The lights were out and he didn’t bother turning them on, just started yanking off his shoes and pants, then struggling to remove his shirt. It got caught on his ears twice, but finally he managed to pry it off. He dropped it on the ground, on top of his boots. Funny, he thought he had been wearing sneakers.

Slipping into bed—soft, cool sheets, firm mattress—he rolled over onto his side to pull the other pillow to his chest. Instead his fingers connected with something solid and warm and—

Like a lightning bolt, stabbing into his brain; a hot, metal sting working its way down his spinal cord. He fell back convulsing, mouth open, too stunned to scream.

When he could open his eyes again, the lights were on and he had never felt more sober in his entire life.
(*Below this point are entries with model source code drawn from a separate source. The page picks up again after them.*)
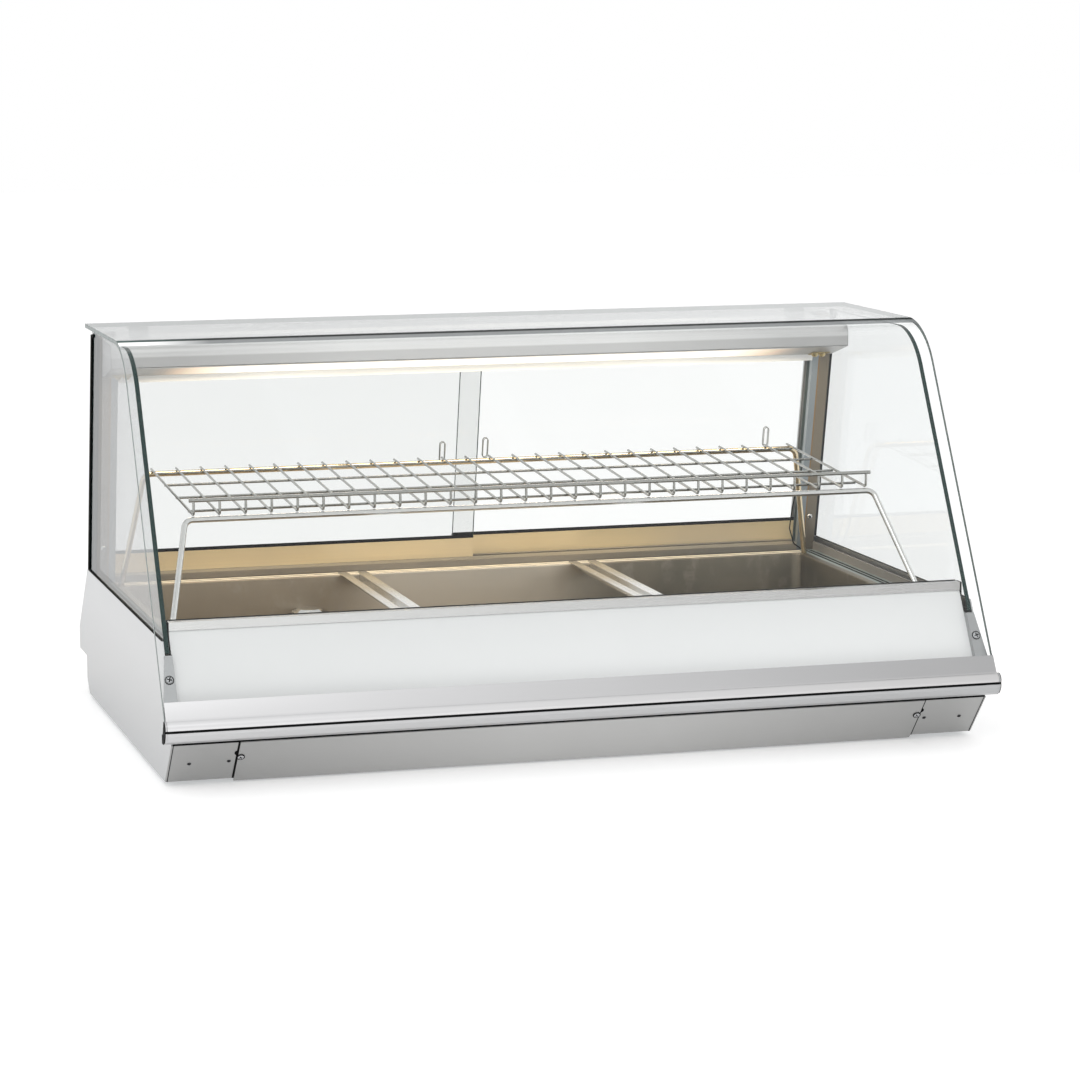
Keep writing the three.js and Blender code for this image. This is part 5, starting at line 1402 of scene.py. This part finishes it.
class DISPLAYCASE_OT_controls(bpy.types.Operator):
    """Makes the knob, the marks and lights round it and the switches, and the panel's screws and vents"""

    bl_idname = "display_case.controls"
    bl_label = "Operator's controls"

    def execute(self, context):
        dress("plastic", "thermostat", "heat_switch", "lamp_switch")
        knob = Piece("thermostat_knob_cap", "plastic", "mark")
        ribs = 1 - 0.018 * (np.arange(96) % 2)
        skirt = filled([(21.4, 1), (22, 1.6), (22, 3.4), (21.2, 5), (19.3, 8.4), (18.4, 9)])
        points, faces = turned(skirt, (KNOB_X, 0, 0), sides=96)
        rings = points.reshape(-1, 96, 3)
        rings[2:5, :, :2] = (KNOB_X, 0) + (rings[2:5, :, :2] - (KNOB_X, 0)) * ribs[None, :, None]
        knob.add(sloping((rings.reshape(-1, 3), faces)))
        grip = stadium((KNOB_X, 0), 38.6, 6, 10)
        pointer = rectangle(KNOB_X - 0.7, 5, KNOB_X + 0.7, 18.4)
        for outline, low, high, pick in (
            (grip, 8.5, 18.4, 0), (offset(grip, -0.7), 18.4, 19, 0), (pointer, 18.9, 19.15, 1),
        ):
            knob.add(sloping(prism(outline, low, high, "xy")), pick)
        knob.finish("knob", "black_plastic", ["thermostat_knob"])

        # Ticks that widen towards the hot end, each switch's frame and light, and a sign under each switch.
        marks = Piece("panel_marks", "recess", "plastic", "amber", "green")
        for i in range(11):
            tick = spoke((KNOB_X, 0), 90 - 27 * i, 25.5, 31 if i % 5 else 34, 0.5 + 0.12 * i)
            marks.add(sloping(prism(tick, 0, 0.2, "xy")))
        for x in SWITCH_X.values():
            outer = rounded(rectangle(x - 13, -17, x + 13, 17), 2.5, 4)
            inner = rounded(rectangle(x - 10.4, -13.6, x + 10.4, 13.6), 0.5, 4)
            marks.add(sloping(collar(outer, inner, 0, 1.2)), 1)
        bezel = filled([(5.6, 0), (5.6, 0.9), (4.6, 1.2)])
        lens = [(0.1, 1), (4, 1), (3.8, 2.2), (2.8, 3.2), (1.4, 3.8), (0.1, 4)]
        for pick, x in enumerate(SWITCH_X.values(), 2):
            marks.add(sloping(turned(bezel, (x, 31, 0), sides=32)), 1)
            marks.add(sloping(turned(lens, (x, 31, 0), sides=32)), pick)
        for i in range(3):
            wave = stadium((SWITCH_X["heat"] - 6 + 6 * i, -27), 9, 1.6)
            wave[:, 0] += np.sin((wave[:, 1] + 27) * 0.9) * 0.8
            marks.add(sloping(prism(wave, 0, 0.2, "xy")))
        middle = (SWITCH_X["lamp"], -26)
        bulb = arc(middle, 3.4, -60, 240, 24)
        marks.add(sloping(collar(offset(bulb, 0.5), offset(bulb, -0.5), 0, 0.2)))
        for angle in (20, 90, 160):
            marks.add(sloping(prism(spoke(middle, angle, 4.8, 7, 0.5), 0, 0.2, "xy")))
        marks.finish("case", "black_plastic")

        for name, x in SWITCH_X.items():
            keys = Piece(f"{name}_switch_marks", "mark")
            ring = stadium((x, 7), 5.4, 5.3)
            keys.add(self.on_rocker(collar(offset(ring, 0.4), offset(ring, -0.4), -0.1, 0.15), -1))
            keys.add(self.on_rocker(prism(rectangle(x - 0.5, 4.2, x + 0.5, 9.8), -0.1, 0.15, "xy"), 1))
            keys.finish(f"{name}_rocker", "black_plastic")
        screws = Piece("panel_screws", "screw", "recess")
        axis = (0, math.sin(SLOPE_LEAN), math.cos(SLOPE_LEAN))
        for x in PANEL_SCREWS:
            for y in (-46, 46):
                place = sloping((np.array([[x, y, 0.0]]), []))[0][0]
                screws.add(*cross_head(place, axis, 4.0, 1.8, x))
        screws.finish("case", "chrome")
        # The vents are thin near-black slots of painted shade laid on the panel.
        vents = Piece("panel_vents", "recess", "panel_steel")
        for side in (-1, 1):
            for i in range(12):
                vents.add(prism(stadium((side * (330 + 14 * i), 74), 20, 4.4), 388.9, 389.0, "xz"))
        vents.finish("case", "black_plastic")
        return {"FINISHED"}

    def on_rocker(self, surface, half):
        """Marks drawn as (x, distance from the rocker's middle, height), laid on its upper or lower half."""
        points, faces = surface
        x, s, h = np.asarray(points, float).T
        tilt = math.radians(9)
        bow = math.atan2(2.06, 12.84)
        y = half * (s * math.cos(bow) - h * math.sin(bow))
        z = s * math.sin(bow) + h * math.cos(bow) - 0.06
        turned_y = y * math.cos(tilt) - z * math.sin(tilt)
        turned_z = y * math.sin(tilt) + z * math.cos(tilt)
        return sloping((np.stack([x, turned_y, turned_z], axis=1), faces))


class DISPLAYCASE_OT_services(bpy.types.Operator):
    """Makes the tap, the cord inlet, the feet and the blank plate, and finishes what lies under the well"""

    bl_idname = "display_case.services"
    bl_label = "Services and feet"

    def execute(self, context):
        dress("brass", "drain_outlet")
        dress("heater", "heating_element")
        dress("galvanised", "terminal_box")
        tap_x, tap_y = TAP
        tap = Piece("drain_tap_body", "brass")
        barrel = filled([
            (10.4, 0), (10.4, 3), (9, 3.6), (9, 9), (10.6, 10), (11, 12), (11, 30), (10.4, 32), (8.6, 33),
            (8.6, 35), (9.4, 35.6), (8.6, 36.2), (9.4, 36.8), (8.6, 37.4), (9.4, 38), (8.6, 38.6), (9.2, 44),
            (7, 44), (7, 36),
        ])
        tap.add(turned(barrel, (tap_x, tap_y - 22, 36), (0, 1, 0)))
        tap.add(turned(filled([(6, 0), (6, 12), (5.2, 13)]), (tap_x, tap_y, 36), sides=6))
        tap.finish("case", "brass", ["drain_tap"])
        lever = Piece("drain_tap_handle", "red_grip", "chrome")
        low = 49.3
        outline = np.concatenate([
            arc(TAP, 6, -60, 60, 12), [[tap_x - 2, tap_y + 3.8]],
            arc((tap_x - 36, tap_y), 4, 90, 270, 12), [[tap_x - 2, tap_y - 3.8]],
        ])
        lever.add(prism(outline, low, low + 3.4, "xy"))
        lever.add(turned(filled([(3.4, 3.4), (3.4, 3.8), (2.8, 4)]), (tap_x, tap_y, low), sides=6), 1)
        lever.finish("tap_lever", "rubber", ["drain_tap_lever"], bevel=0.5)

        inlet = Piece("cord_inlet", "plastic", "rubber")
        # Profile, depth, way along Y, sides and finish: the washer, the nut, the dome, the collar and the bush.
        for profile, y, way, sides, pick in (
            ([(5.2, 0), (13, 0), (13, 1.2), (12.4, 2), (5.2, 2)], 325.3, 1, 40, 0),
            ([(5.2, 2), (14, 2), (15, 3), (15, 6.2), (14, 7), (5.2, 7)], 325.3, 1, 6, 0),
            ([(5.2, 7), (10.8, 7), (10.8, 8.6), (9, 10.6), (7, 11), (5.2, 11)], 325, 1, 40, 0),
            ([(5.2, 0), (10.8, 0), (10.8, 9.4), (5.2, 9.4)], 323.2, -1, 40, 0),
            ([(3, -0.3), (5.2, -0.3), (5.2, 0.2), (3.4, 0.6), (3, 0.4)], 335.7, 1, 32, 1),
        ):
            inlet.add(turned(profile, (INLET[0], y, INLET[1]), (0, way, 0), sides), pick)
        inlet.finish("case", "black_plastic", ["power_inlet_gland"])
        pad = filled([(17.4, 6), (18, 5.2), (17, 0.8), (16.2, 0), (11, 0), (9.6, 1.6)])
        for row, y in (("front", -FOOT_PLACE[1]), ("rear", FOOT_PLACE[1])):
            for end, x in (("left", -FOOT_PLACE[0]), ("right", FOOT_PLACE[0])):
                foot = Piece(f"foot_{row}_{end}_pad", "rubber").add(turned(pad, (x, y, 0)))
                foot.finish("case", "rubber", [f"foot_{row}_{end}"])
        plate = Piece("blank_plate", "trim", "screw")
        plate.add(prism(rounded(rectangle(-60, 18, 30, 50), 3, 4), 325, 325.7, "xz"))
        for x in (-55, 25):
            for z in (23, 45):
                plate.add(turned([(0.1, 0), (1.9, 0), (1.4, 0.8), (0.1, 1)], (x, 325.6, z), (0, 1, 0), 16), 1)
        plate.finish("case", "aluminium")
        return {"FINISHED"}


class DISPLAYCASE_OT_stage(bpy.types.Operator):
    """Sets the camera, the pale floor, the white surround and the soft studio lamps"""

    bl_idname = "display_case.stage"
    bl_label = "Stage"

    def area_lamp(self, name, place, target, size, power, colour=(1, 1, 1)):
        lamp = bpy.data.lights.new(name, "AREA")
        lamp.shape = "RECTANGLE"
        lamp.size, lamp.size_y = size
        lamp.energy = power
        lamp.color = colour
        holder = linked(name, lamp)
        holder.location = place
        holder.rotation_euler = (Vector(target) - Vector(place)).to_track_quat("-Z", "Y").to_euler()

    def execute(self, context):
        scene = context.scene
        light = scene.display_case_light
        data = bpy.data.cameras.new("camera")
        data.lens = CAMERA_LENS
        data.sensor_width = 36
        data.clip_end = 100
        camera = linked("camera", data)
        camera.location = CAMERA_PLACE
        camera.rotation_euler = [math.radians(a) for a in CAMERA_TURN]
        scene.camera = camera
        scene.view_settings.view_transform = "Standard"

        coat = Coat("floor")
        cloud = coat.noise(900.0, 2.0)
        floor_paint = coat.done(coat.surface(
            Base_Color=coat.tint(cloud, (0.93, 0.93, 0.93), 0.004), Roughness=cloud * 0.05 + 0.7,
            Emission_Color=WHITE, Emission_Strength=light.floor_glow,
        ))
        mesh = bpy.data.meshes.new("floor")
        corners = placed(rectangle(-FLOOR_HALF, -FLOOR_HALF, FLOOR_HALF, FLOOR_HALF), "xy", 0)
        mesh.from_pydata(corners.tolist(), [], [(0, 1, 2, 3)])
        mesh.materials.append(floor_paint)
        floor = linked("floor", mesh)

        world = bpy.data.worlds.new("surround")
        world.use_nodes = True
        scene.world = world
        # What is seen straight, in a mirror or through glass is white; the rest gets the surround's light.
        tree = Tree(world.node_tree)
        seen = tree.node("ShaderNodeBackground", None, {"Color": WHITE, "Strength": 1})
        lit = tree.node("ShaderNodeBackground", None, {"Color": WHITE, "Strength": light.surround})
        straight, glossy, through = [
            tree.node("ShaderNodeLightPath", output=f"Is {kind} Ray")
            for kind in ("Camera", "Glossy", "Transmission")
        ]
        rays = {0: straight, 1: through + glossy}
        either = tree.node("ShaderNodeMath", {"operation": "ADD", "use_clamp": True}, rays)
        mix = tree.node("ShaderNodeMixShader", None, {0: either, 1: lit, 2: seen})
        tree.node("ShaderNodeOutputWorld", None, {"Surface": mix})

        for name, place, size, power in (
            ("key", (-1.6, -3.2, 3.4), (2.4, 1.6), light.key_power),
            ("left", (-3.6, -0.4, 1.6), (1.6, 1.6), light.fill_power),
            ("right", (3.4, -1.0, 1.8), (1.6, 1.6), light.fill_power),
        ):
            self.area_lamp(name, place, (0, 0, 0.2), size, power)
        for x in LAMPS:
            place = np.array([x, LAMP_LINE[0], LAMP_LINE[1] - 28]) * MM
            below = place - (0, 0, 1)
            self.area_lamp(f"canopy_{x}", place, below, (0.32, 0.05), light.lamp_glow, (1, 0.85, 0.65))
        return {"FINISHED"}


OPERATORS = (
    DISPLAYCASE_OT_glass,
    DISPLAYCASE_OT_doors,
    DISPLAYCASE_OT_well,
    DISPLAYCASE_OT_shelf,
    DISPLAYCASE_OT_canopy,
    DISPLAYCASE_OT_bumper,
    DISPLAYCASE_OT_front,
    DISPLAYCASE_OT_screws,
    DISPLAYCASE_OT_rear,
    DISPLAYCASE_OT_controls,
    DISPLAYCASE_OT_services,
    DISPLAYCASE_OT_stage,
)


class DISPLAYCASE_PT_panel(bpy.types.Panel):
    """Lists the steps that build the display case"""

    bl_idname = "DISPLAYCASE_PT_panel"
    bl_label = "Display case"
    bl_space_type = "VIEW_3D"
    bl_region_type = "UI"
    bl_category = "Display case"

    def draw(self, context):
        for operator in OPERATORS:
            self.layout.operator(operator.bl_idname)


GROUPS = {
    "display_case_sizes": DisplayCaseSizes,
    "display_case_colours": DisplayCaseColours,
    "display_case_light": DisplayCaseLight,
}
CLASSES = (*GROUPS.values(), *OPERATORS, DISPLAYCASE_PT_panel)


def register():
    for cls in CLASSES:
        bpy.utils.register_class(cls)
    for name, group in GROUPS.items():
        setattr(bpy.types.Scene, name, bpy.props.PointerProperty(type=group))


def unregister():
    for name in GROUPS:
        delattr(bpy.types.Scene, name)
    for cls in reversed(CLASSES):
        bpy.utils.unregister_class(cls)


def main():
    register()
    for operator in OPERATORS:
        group, name = operator.bl_idname.split(".")
        getattr(getattr(bpy.ops, group), name)()


if __name__ == "__main__":
    main()
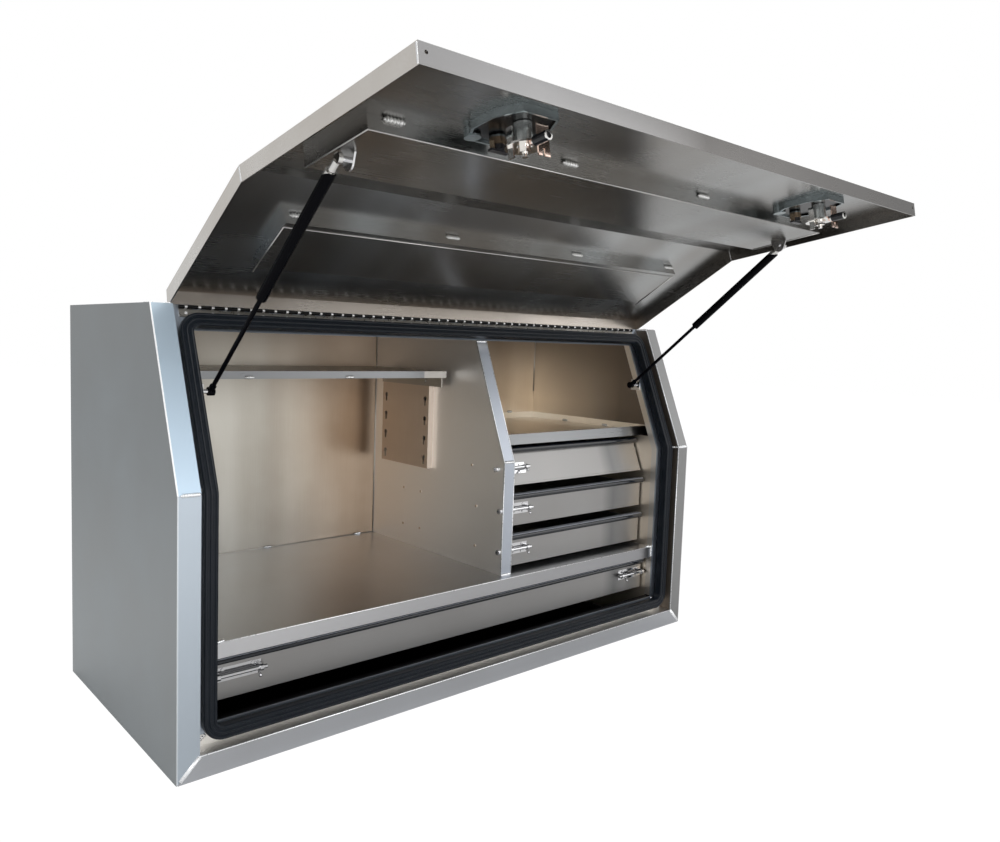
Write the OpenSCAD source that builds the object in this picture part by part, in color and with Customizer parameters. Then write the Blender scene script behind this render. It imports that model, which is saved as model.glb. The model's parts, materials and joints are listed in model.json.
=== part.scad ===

Trinityofone tacitly shows the effect of “straight privilege” upon Rodney by portraying him as a man who is mostly uninterested in this issue until the electric shock starts to apply to him, too. Overnight his indifference vanishes, to be replaced with anger. Written six years before the actual repeal of Don’t Ask, Don’t Tell, the anger and bitterness of “DADT” finds a perfect voice in McKay, who is a misanthrope on a good day. Using Rodney’s anger as a starting point, Trinityofone sends her characters on an epic quest to fix the U.S. military’s injustice at any cost.

“It is—thankfully! joyfully!—in obvious ways a less relevant story now than when it was written,” Trinityofone tells the Daily Dot. “It’s interesting to think that if SGA were a current fandom, there’d be no DADT fics,” she says, referring to the huge impact the trope made on that fandom. “It makes it seem like we really have progressed in the last seven years.”

There’s something deeply personal in this story of the impersonal becoming personal—a dystopia felled by the power of love—and something ultimately unforgettable about the way John and Rodney create their new world order, and their new word order: be merciful, (refuse to) submit, and give back as good as you get.